Be informed – gather a full understanding of your financial situation:

Don’t forget your State pension entitlement. If you are aged 55 or older you can get an estimate from the Government’s new service

Track down any pensions you may have lost or forgotten about. The Pensions Tracing Service can help with this

Get an up to date value of the pensions you knowyou have by talking to your employer, workplace pension scheme or pension provider. Work out the value of any other savings you may have. If you own your own home think about whether you plan to stay there, down-size or use the equity in the property in some way.

If you have a spouse or partner, make sure you get the full picture for both of you.  You may also want to talk with your wider family about your plans.

Remember money you take from your pension pot is treated as income and can be taxed accordingly. Look out for the Government’s new impartial guidance service, Pension wise, for help with understanding what you can do with your pension pot. You’ll be able to access Pension wise online, by phone or face to face.

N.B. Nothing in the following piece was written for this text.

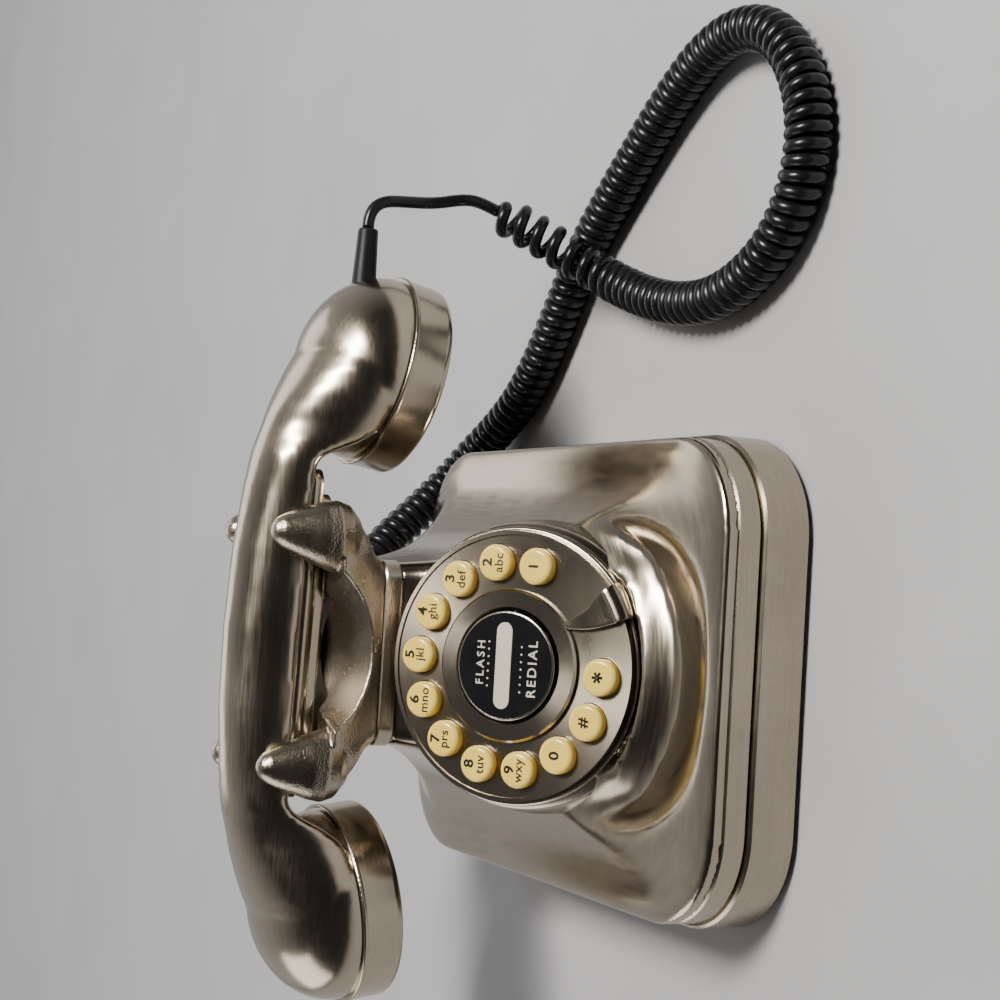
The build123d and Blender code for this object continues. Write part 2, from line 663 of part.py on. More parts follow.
def cord_solid(name, route, diameter):
    """Round tube along straight runs joined by arcs as large as the runs allow."""
    runs = [b - a for a, b in zip(route, route[1:])]
    radii = []
    for before, after in zip(runs, runs[1:]):
        half_turn = radians(before.get_angle(after)) / 2
        radii.append(0.45 * min(before.length, after.length) / tan(half_turn))
    path = FilletPolyline(*route, radius=radii)
    start = Plane(origin=route[0], z_dir=runs[0])
    solid = sweep(start * Circle(diameter / 2), path=path, transition=Transition.ROUND)
    ideal = pi * diameter**2 / 4 * path.length
    print(name, "length", round(path.length, 1), "radii", [round(r, 1) for r in radii])
    print(name, "volume over section times length", round(solid.volume / ideal, 4))
    return solid


def cord_plug():
    """Modular plug in the jack, with a short collar for the cord."""
    plug = block(-3.9, 3.9, NECK_Y + 22, PLUG_END_Y - 2, JACK_Z - 3.4, JACK_Z + 3.4)
    collar = Pos(0, PLUG_END_Y - 1, JACK_Z) * Rot(90, 0, 0) * Cylinder(2.8, 2)
    return plug + collar


# ---------------------------------------------------------------- write every node
KEY_NAMES = ["1", "2", "3", "4", "5", "6", "7", "8", "9", "0", "hash", "star"]

save("base_band", base_band())
save("middle_band", middle_band())
save("bottom_plate", bottom_plate())
save("bottom_screws", bottom_screws())
save("rubber_feet", rubber_feet())
save("base_weight", base_weight())
save("ringer", ringer())
save("main_board", main_board())
save("board_screws", board_screws())
save("line_jack", line_jack())
save("switch_housing", switch_housing())
for switch_name, switch_x in SWITCH_XS.items():
    save(switch_name, switch_knob(switch_x))
save("body_shell", body_shell())
save("neck_collar", neck_collar())
save("handset_jack", handset_jack())
save("cradle", cradle())
save("hook_plunger", hook_plunger())
save("hook_bracket", hook_bracket())
save("hook_screws", hook_screws())
save("hook_spring", hook_spring())
save("hook_switch", hook_switch())
save("dial_plate", dial_plate())
save("dial_bezel_ring", dial_bezel_ring())
save("dial_inner_ring", dial_inner_ring())
for key_index, key_name in enumerate(KEY_NAMES):
    save(f"key_{key_name}", key(key_index))
save("keypad_membrane", keypad_membrane())
save("keypad_board", keypad_board())
save("keypad_retainer", keypad_retainer())
save("center_button", center_button())
save("button_light_bar", button_light_bar())
save("button_pin", button_pin())
save("finger_stop", finger_stop())
save("handset_shell", handset_shell())
save("handset_cover", handset_cover())
save("handset_screws", handset_screws())
save("handset_weight", handset_weight())
save("ear_cap", ear_cap())
save("mouth_cap", mouth_cap())
save("receiver", receiver())
save("receiver_ring", receiver_ring())
save("microphone", microphone())
save("microphone_ring", microphone_ring())
save("cord_boot", cord_boot())
save("cord_lead", cord_solid("cord_lead", LEAD_ROUTE, WIRE_D))
save("cord_coil", cord_solid("cord_coil", COIL_ROUTE, COIL_D))
save("cord_tail", cord_solid("cord_tail", TAIL_ROUTE, WIRE_D))
save("cord_plug", cord_plug())
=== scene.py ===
"""Looks of the desk telephone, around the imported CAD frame.

Metres. Origin: centre of the base on the desk. +X is the caller's right, -Y the front, +Z up.
"""

import json
from math import cos, pi, radians, sin, tau

import bmesh
import bpy
import numpy as np
from mathutils import Matrix, Vector


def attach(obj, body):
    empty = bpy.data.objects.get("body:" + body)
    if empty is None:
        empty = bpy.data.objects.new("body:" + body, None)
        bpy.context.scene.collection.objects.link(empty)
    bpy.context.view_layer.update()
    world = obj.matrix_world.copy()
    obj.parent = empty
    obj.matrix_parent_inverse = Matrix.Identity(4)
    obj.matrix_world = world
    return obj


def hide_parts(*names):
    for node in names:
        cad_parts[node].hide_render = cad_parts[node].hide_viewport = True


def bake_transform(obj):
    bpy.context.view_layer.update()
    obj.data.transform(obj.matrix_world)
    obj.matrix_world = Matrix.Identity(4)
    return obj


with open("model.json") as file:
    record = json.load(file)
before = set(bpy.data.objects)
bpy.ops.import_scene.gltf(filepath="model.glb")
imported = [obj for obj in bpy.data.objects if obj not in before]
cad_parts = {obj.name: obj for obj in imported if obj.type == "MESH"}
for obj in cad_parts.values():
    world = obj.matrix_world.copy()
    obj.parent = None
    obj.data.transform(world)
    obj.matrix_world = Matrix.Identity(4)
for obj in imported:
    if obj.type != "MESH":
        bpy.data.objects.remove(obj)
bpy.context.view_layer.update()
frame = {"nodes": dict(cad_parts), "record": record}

MM = 0.001
NECK_Y = 47.0
DIAL_CENTRE = Vector((0.0, -30.4, 59.2))
DIAL_TILT = radians(34.4)
KEY_CIRCLE_R, KEY_START, KEY_STEP, KEY_TOP = 31.8, -15.0, 25.7, 3.4
HANDSET_X, HANDSET_TILT, HANDLE_BOTTOM = 5.0, radians(1.4), 100.0
EAR_X, EAR_Z, EAR_TILT, DOME_R, DOME_SKIRT = 90.0, 81.4, radians(9.7), 31.6, 2.2
WIRE_D, HELIX_R = 4.2, 5.2
RELAX_IN, RELAX_OUT = 0.50, -0.52


# ---------------------------------------------------------------- frames
def dial_matrix():
    """Millimetres on the dial (right, up the dial, out of it) to metres in the row frame."""
    place = Matrix.Translation(DIAL_CENTRE * MM) @ Matrix.Rotation(DIAL_TILT, 4, "X")
    return place @ Matrix.Scale(MM, 4)


def handset_matrix():
    """Millimetres in the handset's own frame to metres in the row frame."""
    pivot = Matrix.Translation((0, 0, HANDLE_BOTTOM))
    back = Matrix.Translation((0, 0, -HANDLE_BOTTOM))
    shift = Matrix.Translation((HANDSET_X, 0, 0))
    return Matrix.Scale(MM, 4) @ shift @ pivot @ Matrix.Rotation(HANDSET_TILT, 4, "Y") @ back


def cap_matrix(side):
    """Millimetres at the rim of one end of the handset, Z out of the top of its dome."""
    place = Matrix.Translation((side * EAR_X, NECK_Y, EAR_Z))
    return handset_matrix() @ place @ Matrix.Rotation(side * EAR_TILT, 4, "Y")


# ---------------------------------------------------------------- mesh helpers
def add_piece(name, mesh, body, material):
    """New object that rides on a body and carries one material."""
    piece = bpy.data.objects.new(name, mesh)
    bpy.context.scene.collection.objects.link(piece)
    return finish_piece(piece, body, material)


def mesh_from(name, points, faces, matrix=None):
    mesh = bpy.data.meshes.new(name)
    mesh.from_pydata([tuple(p) for p in points], [], faces)
    if matrix:
        mesh.transform(matrix)
    mesh.update()
    return mesh


def applied(piece):
    """Swap a piece's mesh for the one its modifiers make."""
    graph = bpy.context.evaluated_depsgraph_get()
    mesh = bpy.data.meshes.new_from_object(piece.evaluated_get(graph))
    piece.modifiers.clear()
    piece.data = mesh
    return piece


def read_points(mesh):
    points = np.empty(len(mesh.vertices) * 3)
    mesh.vertices.foreach_get("co", points)
    return points.reshape(-1, 3)


def write_points(mesh, points):
    mesh.vertices.foreach_set("co", points.ravel())
    mesh.update()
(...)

Be realistic – think long-term as these decisions will affect your income for the rest of your life:

Consider how much longer you will work. And whether it will be full-time, part-time or if health problems may stop you working altogether. Bear in mind you may live much longer than you expect and what you would do if you required long-term care. Your money will have to last your lifetime and cover any inflation during that time. Assess your likely costs in retirement and how you will meet them. As well as everyday living costs don’t forget any debts you may have. Think about your family, especially any dependents you may need to provide for. If you don’t already have one, make a will. If you have a will, consider whether it needs updating in light of your plans or changing circumstances.

Take your time – 6 April is the start not the deadline:

Just because the new freedoms start on 6 April it doesn’t mean you have to act immediately. Millions of people will have a right to book an appointment with Pension wise from April. You may want to wait until any initial queues have died down or use the online service. These reforms have had to be implemented very quickly, so don’t expect to see full flexibility and lots of choice by 6 April. You may want to wait until there’s more choice and the market has matured a little.